Now, I haven't nearly been in enough Patisseries in my life (believe it or not), but I don't think I'd be too far off in declaring Vanille as one of America's best Patisseries. There was absolutely no question I had to visit this before I left. If I had more time, I'm pretty sure I would have come back!
The display is leaning a little too heavily on the non-fruit choices (chocolate, vanilla, caramel, nuts-- okay, technically nuts are fruits), but I still had difficulty deciding what I wanted!
Sooo... I got two. Yeah. Hello, welcome to my blog if this is your first time. Anyway, I got the Sicilia, which is a pistachio mousse, biscuit, and raspberries. I thought the sphere on top was some candied fruit, but it turns out it was raspberry mousse coated in raspberry gelée! Awesome. The second is a Tarte Vanille, which is probably inspired by Pierre Hermé's creation.
The first lunch I had in Chicago was at Giordano's. A friend of mine had already warned me about the greasiness and general grossness of deep-dish pizzas, I felt it was something I had to eat. So I went with what was generally regarded as the best among the accessible pizza franchises in Chicago. I was pleasantly surprised as Anthony Bourdain was: the trick is to not expect it to be anything like a pizza, just let it be its own thing. So imagine it's a lasagna in a tart shell or something (okay, that not letting it be its own thing, sorry). BUT I did get a vegetarian one to avoid potential oil-slicks.
My first dinner in Chicago was in Avec, a bistro and bar. The entrance was near-invisible so there was this evil waitress inside practically screaming at me to enter from the side. Felt like an idiot, but the bartender was nice and said nearly everyone gets that wrong the first time. It attracted an easygoing, swanky crowd and I felt a little out of place with my water! I ordered the Frisée salad with pan-fried cuisses de grenouille, crispy fennel, prosciutto and paprika aioli. It was my first taste of frog's legs-- I had been saving my first taste for a very good restaurant, and these didn't disappoint. The taste was... interesting (cross between chicken and fish, how Darwinian), but it's the texture I wasn't comfortable with. Too slippery (!). The rest of the salad was really good.
I met up with the gorgeous Ginny of Just Get Floury, who didn't recommend eating the very plain hot dogs of Chicago, so we ended up at Atwood Cafe, which is located at the first floor of Hotel Burnham. We had a very light lunch of beef and vegetable soup, and Ginny had the... something in cherry something. Ha ha ha.

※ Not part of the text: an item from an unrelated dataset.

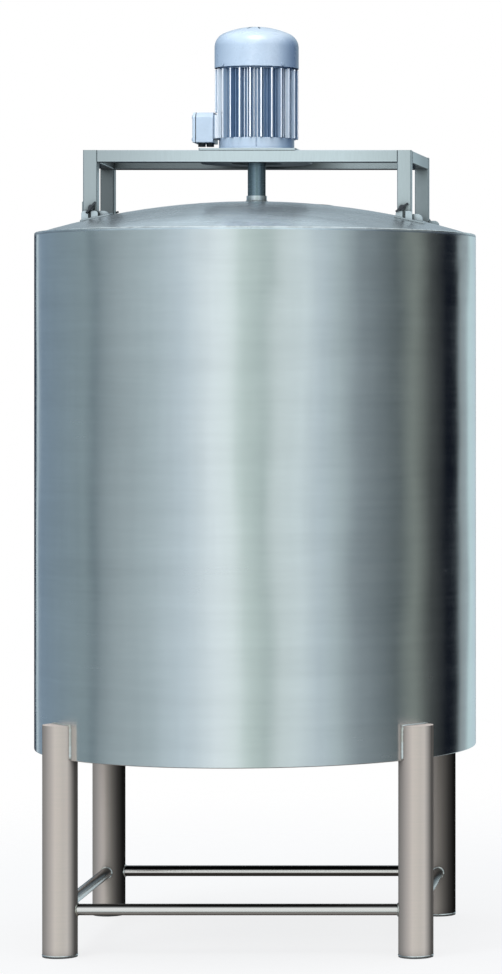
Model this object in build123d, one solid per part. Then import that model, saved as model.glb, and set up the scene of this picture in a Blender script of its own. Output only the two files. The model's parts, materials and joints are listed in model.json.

I had a great time; it was just a pity Ginny had to study! (Sorry I couldn't go to your LOST premiere party too!)
This is the display at More Cupcakes, which looked good but I denied myself the indulgence as self-flagellation for bombing at my interview. I did, however, explain to two shoppers what Valrhona was.
This was my last dinner in Chicago, Le Colonial. It's critically acclaimed, but unfortunately due to my sinking mood, my appetite was waning. At least it allowed me to save money-- on a salad so big I couldn't even finish it. It was a Goi Bun So-- scallops with garlic fried noodles and lime vinaigrette. Yum, yum, and yum.
These are oil pastels from Blick, which I managed to photograph before one of the employees nearly threw me out. I can't believe Blick Art Materials has a bouncer. Anyway, I hope you enjoyed my little tour (sorry there aren't any tourist-y things, heh). And Chicago? I'll be back. I promise.